Three rows in our chart addressed the nature of access to expertise, the assessment criteria, and what happens to student work. The table above informs my thinking on those dimensions. As I’ve charted it, in the Slashdot model expertise is open, assessment is open. (while assessment criteria are obscure, the meta-assessment helps the community maintain a collective sense of the criteria) and the contributer’s (learner’s) work remains permanently as a contribution to the community. This is what I think David is referring to when he applauds the demise of the “enclosed garden” portfolio.
A reason to work in public is to take advantage of an open-source/ crowd-wisdom strategy. David illustrated the power of “We smarter than me” when called our attention to Mechanical Turk.
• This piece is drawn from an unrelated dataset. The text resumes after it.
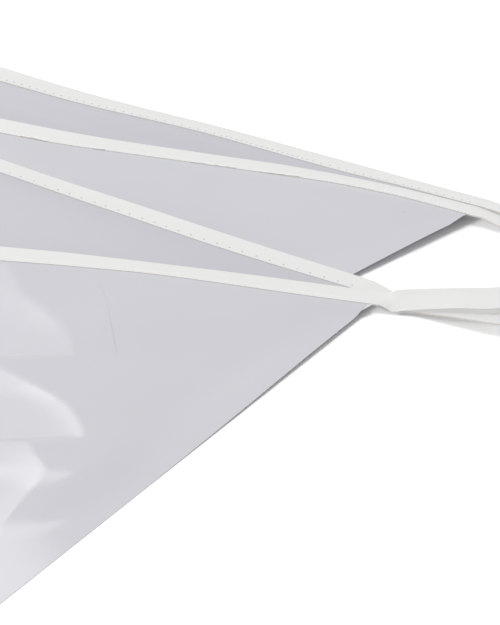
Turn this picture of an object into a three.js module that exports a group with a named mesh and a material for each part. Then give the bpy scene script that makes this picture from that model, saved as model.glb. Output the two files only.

Another reason is the low cost to implement the model. Recently the UN Global Alliance for Information and Communication Technology and Development (GAID) announced the newly formed University of the People, a non-profit institution offering higher education to the masses. In the press briefing, University of the People founder Shai Reshef said that “this University opened the gate to these [economically disenfranchised] people to continue their studies from home and at minimal cost by using open-source technology, open course materials, e-learning methods and peer-to-peer teaching.” [emphasis added]
We propose that to be successful the University of the People must implement its peer-to-peer teaching as community-based learning and include a community-centric, non-monetary mechanism to crowd-source both assessment and credentialing.